Mbaiwa defends this relationship by asserting that he acquired this shareholding in 2019 when he faced imminent expulsion from UB. He explains that his aim was to take advantage of a citizen economic empowerment programme by leasing NG29, a photographic safari concession.

“But the deal fell off after the government refused to lease NG29 to us,” Mbaiwa says. “I was vulnerable and job-seeking but the whole deal failed.” He explains that he no longer runs a business as he returned to the university.

The law is also weak

Part of the problem can be attributed to the absence of legislative instruments that can adequately protect the economic interests of communities in wildlife-rich areas. While the CBNRM Policy of 2007, the Tourism Policy of 2021 and the Wildlife Conservation Policy of 2023 articulate programmes that can enable communities’ meaningful participation in the tourism business, they don’t go far enough.

More effective would be a more comprehensive CBNRM Act as well as a trophy hunting policy that would thwart corruption and bribery within trusts. Prof. Mbaiwa says that the current CBNRM Act is “extremely general” as it covers many CBNRM activities.

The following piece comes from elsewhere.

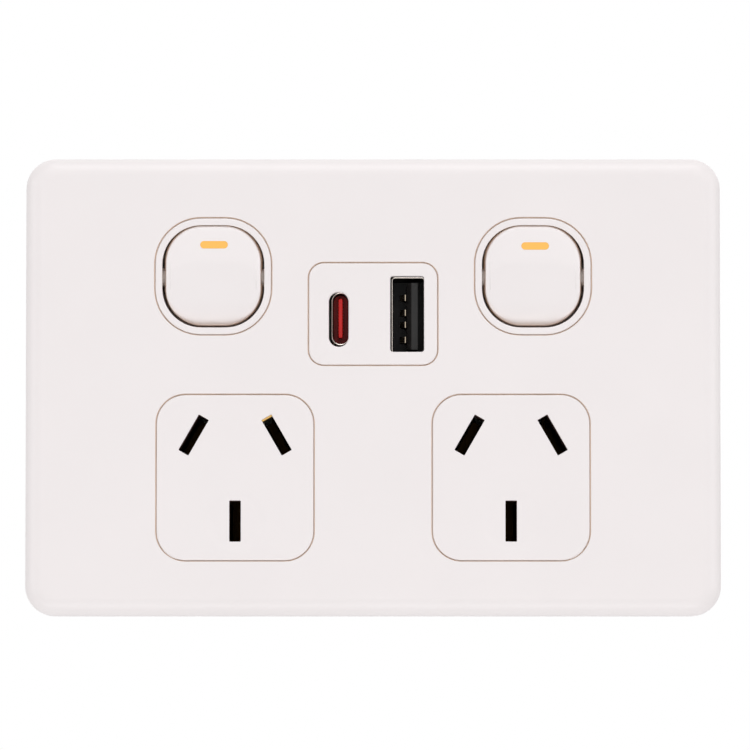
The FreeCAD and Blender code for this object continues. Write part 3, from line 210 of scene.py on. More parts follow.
def settle(piece, body, slot_name, *nodes):
    """Piece rides on a body and stands for CAD nodes. Its slot name is not used."""
    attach(piece, body)
    if nodes:
        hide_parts(*nodes)


# Materials

COAT_ROUGHNESS = 0.12
MOTTLING_DETAIL = 3.0
GRAIN_DETAIL = 4.0
GLOSS_SPREAD = 0.05
LEAST_ROUGHNESS = 0.02
RELIEF_METRES = 0.0001


def linear(red, green, blue):
    """Linear colour, as the shaders take it, from red, green and blue of 0 to 255."""
    def channel(value):
        value /= 255
        return value / 12.92 if value <= 0.04045 else ((value + 0.055) / 1.055) ** 2.4
    return channel(red), channel(green), channel(blue), 1.0


def shaded(colour, factor):
    """Colour made darker or lighter by a factor."""
    return colour[0] * factor, colour[1] * factor, colour[2] * factor, 1.0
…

“The Hunting Act should only focus on hunting and be specific on issues of hunting, including penalties on illegal hunting.”

African trophy hunting may be an expensive hobby that only a few can afford, but it is true that it is also a big business for hunting operators. The issue has been severely politicised, with ruling Botswana Democratic Party embedded in critiquing former president, Ian Khama and government hunting stance taking that shape.

As Jorge Luis Borges dreamed of endless libraries, minister Mthimkhulu and President Masisi dream of endless rebuttals of everything that Khama says.